» Provided data:
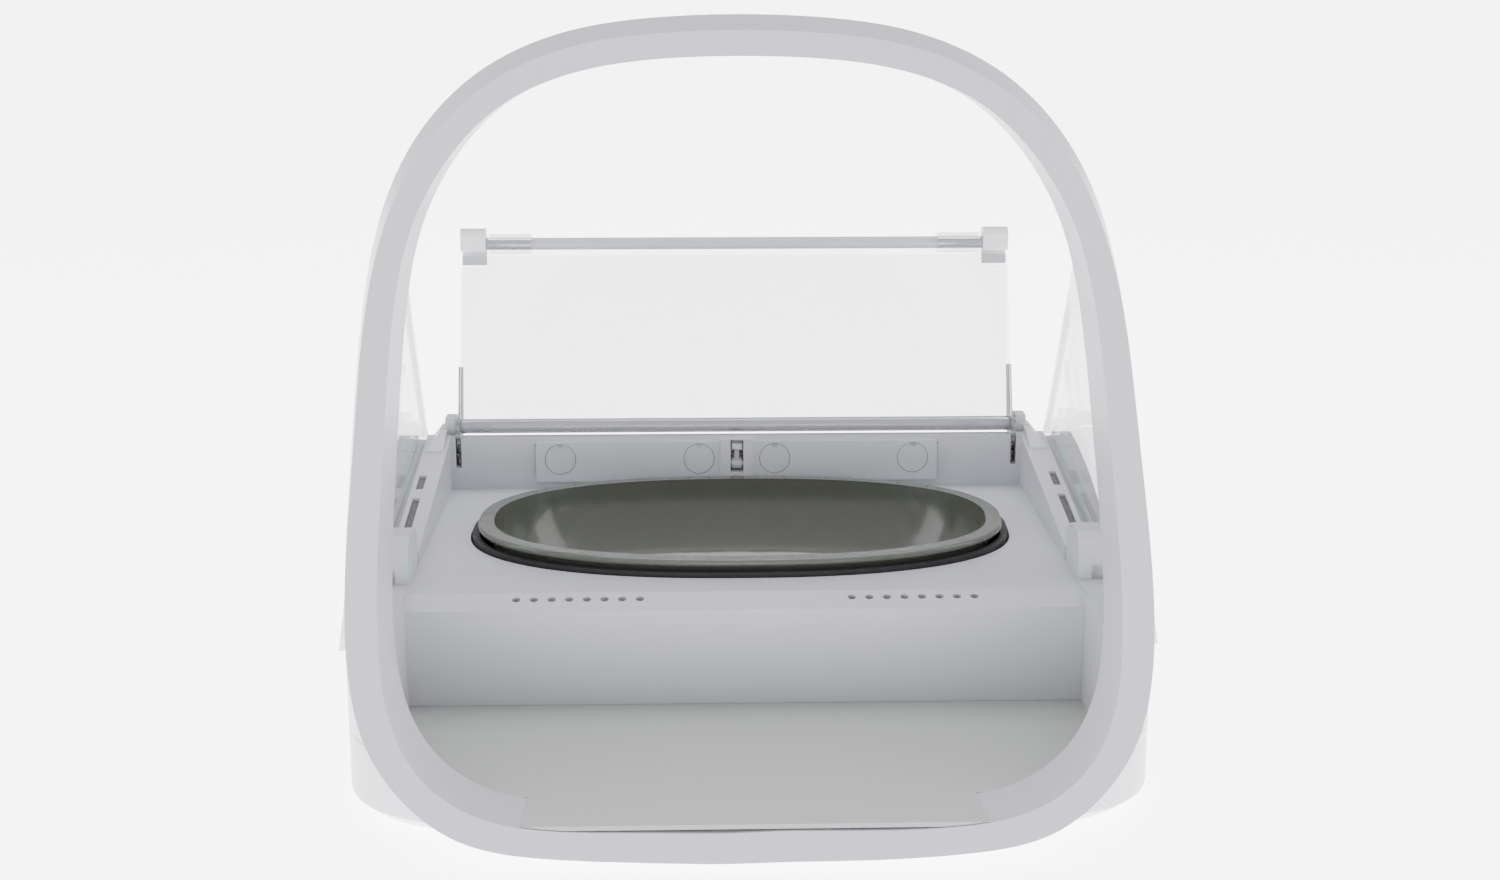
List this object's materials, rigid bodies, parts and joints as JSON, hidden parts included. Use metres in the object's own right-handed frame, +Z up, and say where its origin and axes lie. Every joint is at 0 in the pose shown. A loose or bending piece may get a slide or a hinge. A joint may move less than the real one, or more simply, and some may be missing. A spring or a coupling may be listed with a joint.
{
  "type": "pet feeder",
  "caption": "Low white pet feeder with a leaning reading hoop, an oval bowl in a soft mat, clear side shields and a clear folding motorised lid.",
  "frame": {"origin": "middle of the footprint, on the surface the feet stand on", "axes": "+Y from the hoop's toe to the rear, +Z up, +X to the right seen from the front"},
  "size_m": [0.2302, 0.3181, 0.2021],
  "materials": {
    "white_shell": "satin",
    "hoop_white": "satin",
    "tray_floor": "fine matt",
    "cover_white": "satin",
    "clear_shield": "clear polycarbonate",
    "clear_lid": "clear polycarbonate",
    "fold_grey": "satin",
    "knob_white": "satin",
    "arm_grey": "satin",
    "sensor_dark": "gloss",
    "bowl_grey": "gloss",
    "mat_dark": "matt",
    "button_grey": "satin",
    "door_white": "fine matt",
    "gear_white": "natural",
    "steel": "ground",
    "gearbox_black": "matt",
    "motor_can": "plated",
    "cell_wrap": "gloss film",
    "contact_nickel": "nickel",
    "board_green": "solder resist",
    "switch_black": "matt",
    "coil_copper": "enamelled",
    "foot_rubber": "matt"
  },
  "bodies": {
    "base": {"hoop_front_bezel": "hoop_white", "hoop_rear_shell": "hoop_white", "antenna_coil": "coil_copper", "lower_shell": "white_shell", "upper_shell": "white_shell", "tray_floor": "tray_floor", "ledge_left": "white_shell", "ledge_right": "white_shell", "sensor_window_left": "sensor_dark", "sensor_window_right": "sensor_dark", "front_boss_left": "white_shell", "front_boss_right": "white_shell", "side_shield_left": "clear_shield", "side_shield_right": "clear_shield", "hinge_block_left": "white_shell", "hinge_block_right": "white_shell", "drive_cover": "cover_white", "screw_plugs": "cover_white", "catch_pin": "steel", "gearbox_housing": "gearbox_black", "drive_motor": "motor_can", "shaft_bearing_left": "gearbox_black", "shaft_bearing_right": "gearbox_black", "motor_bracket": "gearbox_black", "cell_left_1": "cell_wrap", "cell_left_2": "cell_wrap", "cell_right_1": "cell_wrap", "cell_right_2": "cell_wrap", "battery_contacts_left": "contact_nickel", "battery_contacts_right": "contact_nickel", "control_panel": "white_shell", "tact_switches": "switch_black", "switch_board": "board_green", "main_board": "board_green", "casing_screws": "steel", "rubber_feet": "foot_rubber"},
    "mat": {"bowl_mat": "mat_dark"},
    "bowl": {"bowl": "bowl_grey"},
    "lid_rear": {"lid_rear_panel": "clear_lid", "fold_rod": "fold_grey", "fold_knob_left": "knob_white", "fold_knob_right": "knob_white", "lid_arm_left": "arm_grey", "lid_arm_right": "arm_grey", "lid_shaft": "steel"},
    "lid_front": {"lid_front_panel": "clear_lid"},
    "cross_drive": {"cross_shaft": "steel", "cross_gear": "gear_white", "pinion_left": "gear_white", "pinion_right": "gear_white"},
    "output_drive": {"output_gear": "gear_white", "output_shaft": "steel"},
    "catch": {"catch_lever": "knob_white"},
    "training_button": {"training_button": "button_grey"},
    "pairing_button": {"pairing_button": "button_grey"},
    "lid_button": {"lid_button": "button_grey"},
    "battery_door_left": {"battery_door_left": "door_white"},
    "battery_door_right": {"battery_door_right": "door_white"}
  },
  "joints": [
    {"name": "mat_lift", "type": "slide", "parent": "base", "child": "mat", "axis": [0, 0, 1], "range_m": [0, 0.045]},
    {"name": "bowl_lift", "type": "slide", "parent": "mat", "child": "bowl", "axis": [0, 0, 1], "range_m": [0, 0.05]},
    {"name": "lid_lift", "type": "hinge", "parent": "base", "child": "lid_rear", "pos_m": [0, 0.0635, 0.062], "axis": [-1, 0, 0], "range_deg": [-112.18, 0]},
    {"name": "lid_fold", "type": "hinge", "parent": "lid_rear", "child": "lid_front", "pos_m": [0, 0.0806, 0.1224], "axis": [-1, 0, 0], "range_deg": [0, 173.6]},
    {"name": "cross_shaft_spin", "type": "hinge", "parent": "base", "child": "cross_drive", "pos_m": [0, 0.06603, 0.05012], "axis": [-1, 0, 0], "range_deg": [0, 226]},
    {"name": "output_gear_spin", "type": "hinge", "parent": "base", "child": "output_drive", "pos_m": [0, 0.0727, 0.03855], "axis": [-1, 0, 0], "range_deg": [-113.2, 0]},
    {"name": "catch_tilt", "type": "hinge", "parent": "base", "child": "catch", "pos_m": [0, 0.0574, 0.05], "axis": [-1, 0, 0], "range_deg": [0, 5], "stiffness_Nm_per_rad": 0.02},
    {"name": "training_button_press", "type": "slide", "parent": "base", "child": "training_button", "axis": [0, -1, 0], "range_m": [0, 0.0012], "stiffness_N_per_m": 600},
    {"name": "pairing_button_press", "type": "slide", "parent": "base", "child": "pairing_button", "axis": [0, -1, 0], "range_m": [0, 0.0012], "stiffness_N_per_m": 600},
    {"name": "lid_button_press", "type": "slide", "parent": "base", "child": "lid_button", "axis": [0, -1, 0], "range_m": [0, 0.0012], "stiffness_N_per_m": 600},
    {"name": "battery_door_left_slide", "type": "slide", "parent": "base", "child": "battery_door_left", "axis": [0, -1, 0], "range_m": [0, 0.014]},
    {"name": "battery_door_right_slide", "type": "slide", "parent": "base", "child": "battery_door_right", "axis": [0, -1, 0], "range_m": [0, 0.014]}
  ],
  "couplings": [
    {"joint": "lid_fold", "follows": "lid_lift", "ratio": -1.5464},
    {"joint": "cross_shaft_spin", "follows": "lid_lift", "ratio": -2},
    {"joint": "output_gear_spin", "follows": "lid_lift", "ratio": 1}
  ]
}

» What is needed: Extract the complete listing verbatim.

» Written answer:
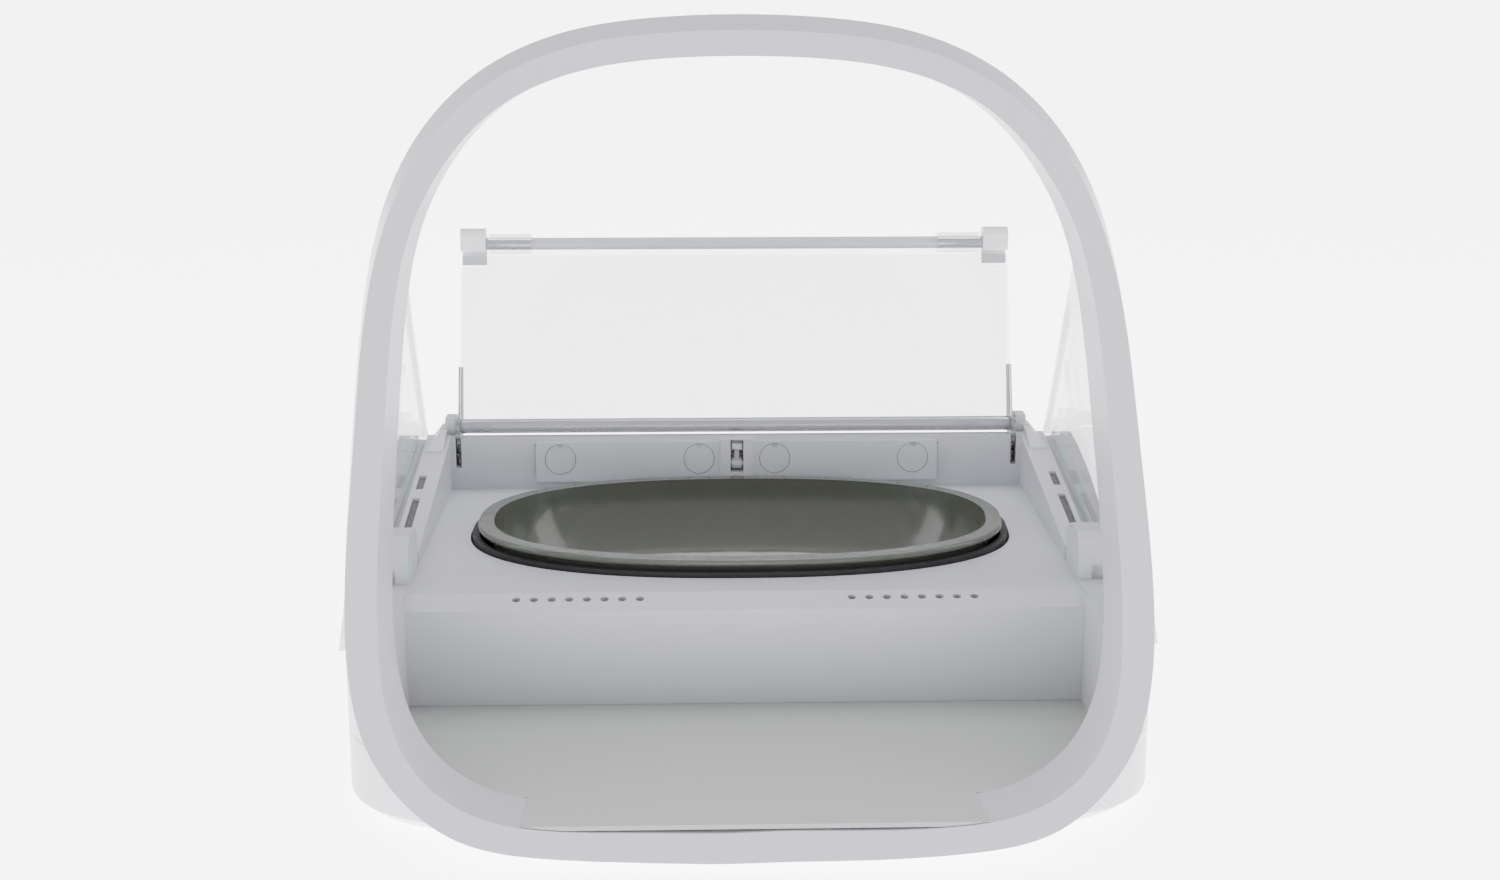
List this object's materials, rigid bodies, parts and joints as JSON, hidden parts included. Use metres in the object's own right-handed frame, +Z up, and say where its origin and axes lie. Every joint is at 0 in the pose shown. A loose or bending piece may get a slide or a hinge. A joint may move less than the real one, or more simply, and some may be missing. A spring or a coupling may be listed with a joint.
{
  "type": "pet feeder",
  "caption": "Low white pet feeder with a leaning reading hoop, an oval bowl in a soft mat, clear side shields and a clear folding motorised lid.",
  "frame": {"origin": "middle of the footprint, on the surface the feet stand on", "axes": "+Y from the hoop's toe to the rear, +Z up, +X to the right seen from the front"},
  "size_m": [0.2302, 0.3181, 0.2021],
  "materials": {
    "white_shell": "satin",
    "hoop_white": "satin",
    "tray_floor": "fine matt",
    "cover_white": "satin",
    "clear_shield": "clear polycarbonate",
    "clear_lid": "clear polycarbonate",
    "fold_grey": "satin",
    "knob_white": "satin",
    "arm_grey": "satin",
    "sensor_dark": "gloss",
    "bowl_grey": "gloss",
    "mat_dark": "matt",
    "button_grey": "satin",
    "door_white": "fine matt",
    "gear_white": "natural",
    "steel": "ground",
    "gearbox_black": "matt",
    "motor_can": "plated",
    "cell_wrap": "gloss film",
    "contact_nickel": "nickel",
    "board_green": "solder resist",
    "switch_black": "matt",
    "coil_copper": "enamelled",
    "foot_rubber": "matt"
  },
  "bodies": {
    "base": {"hoop_front_bezel": "hoop_white", "hoop_rear_shell": "hoop_white", "antenna_coil": "coil_copper", "lower_shell": "white_shell", "upper_shell": "white_shell", "tray_floor": "tray_floor", "ledge_left": "white_shell", "ledge_right": "white_shell", "sensor_window_left": "sensor_dark", "sensor_window_right": "sensor_dark", "front_boss_left": "white_shell", "front_boss_right": "white_shell", "side_shield_left": "clear_shield", "side_shield_right": "clear_shield", "hinge_block_left": "white_shell", "hinge_block_right": "white_shell", "drive_cover": "cover_white", "screw_plugs": "cover_white", "catch_pin": "steel", "gearbox_housing": "gearbox_black", "drive_motor": "motor_can", "shaft_bearing_left": "gearbox_black", "shaft_bearing_right": "gearbox_black", "motor_bracket": "gearbox_black", "cell_left_1": "cell_wrap", "cell_left_2": "cell_wrap", "cell_right_1": "cell_wrap", "cell_right_2": "cell_wrap", "battery_contacts_left": "contact_nickel", "battery_contacts_right": "contact_nickel", "control_panel": "white_shell", "tact_switches": "switch_black", "switch_board": "board_green", "main_board": "board_green", "casing_screws": "steel", "rubber_feet": "foot_rubber"},
    "mat": {"bowl_mat": "mat_dark"},
    "bowl": {"bowl": "bowl_grey"},
    "lid_rear": {"lid_rear_panel": "clear_lid", "fold_rod": "fold_grey", "fold_knob_left": "knob_white", "fold_knob_right": "knob_white", "lid_arm_left": "arm_grey", "lid_arm_right": "arm_grey", "lid_shaft": "steel"},
    "lid_front": {"lid_front_panel": "clear_lid"},
    "cross_drive": {"cross_shaft": "steel", "cross_gear": "gear_white", "pinion_left": "gear_white", "pinion_right": "gear_white"},
    "output_drive": {"output_gear": "gear_white", "output_shaft": "steel"},
    "catch": {"catch_lever": "knob_white"},
    "training_button": {"training_button": "button_grey"},
    "pairing_button": {"pairing_button": "button_grey"},
    "lid_button": {"lid_button": "button_grey"},
    "battery_door_left": {"battery_door_left": "door_white"},
    "battery_door_right": {"battery_door_right": "door_white"}
  },
  "joints": [
    {"name": "mat_lift", "type": "slide", "parent": "base", "child": "mat", "axis": [0, 0, 1], "range_m": [0, 0.045]},
    {"name": "bowl_lift", "type": "slide", "parent": "mat", "child": "bowl", "axis": [0, 0, 1], "range_m": [0, 0.05]},
    {"name": "lid_lift", "type": "hinge", "parent": "base", "child": "lid_rear", "pos_m": [0, 0.0635, 0.062], "axis": [-1, 0, 0], "range_deg": [-112.18, 0]},
    {"name": "lid_fold", "type": "hinge", "parent": "lid_rear", "child": "lid_front", "pos_m": [0, 0.0806, 0.1224], "axis": [-1, 0, 0], "range_deg": [0, 173.6]},
    {"name": "cross_shaft_spin", "type": "hinge", "parent": "base", "child": "cross_drive", "pos_m": [0, 0.06603, 0.05012], "axis": [-1, 0, 0], "range_deg": [0, 226]},
    {"name": "output_gear_spin", "type": "hinge", "parent": "base", "child": "output_drive", "pos_m": [0, 0.0727, 0.03855], "axis": [-1, 0, 0], "range_deg": [-113.2, 0]},
    {"name": "catch_tilt", "type": "hinge", "parent": "base", "child": "catch", "pos_m": [0, 0.0574, 0.05], "axis": [-1, 0, 0], "range_deg": [0, 5], "stiffness_Nm_per_rad": 0.02},
    {"name": "training_button_press", "type": "slide", "parent": "base", "child": "training_button", "axis": [0, -1, 0], "range_m": [0, 0.0012], "stiffness_N_per_m": 600},
    {"name": "pairing_button_press", "type": "slide", "parent": "base", "child": "pairing_button", "axis": [0, -1, 0], "range_m": [0, 0.0012], "stiffness_N_per_m": 600},
    {"name": "lid_button_press", "type": "slide", "parent": "base", "child": "lid_button", "axis": [0, -1, 0], "range_m": [0, 0.0012], "stiffness_N_per_m": 600},
    {"name": "battery_door_left_slide", "type": "slide", "parent": "base", "child": "battery_door_left", "axis": [0, -1, 0], "range_m": [0, 0.014]},
    {"name": "battery_door_right_slide", "type": "slide", "parent": "base", "child": "battery_door_right", "axis": [0, -1, 0], "range_m": [0, 0.014]}
  ],
  "couplings": [
    {"joint": "lid_fold", "follows": "lid_lift", "ratio": -1.5464},
    {"joint": "cross_shaft_spin", "follows": "lid_lift", "ratio": -2},
    {"joint": "output_gear_spin", "follows": "lid_lift", "ratio": 1}
  ]
}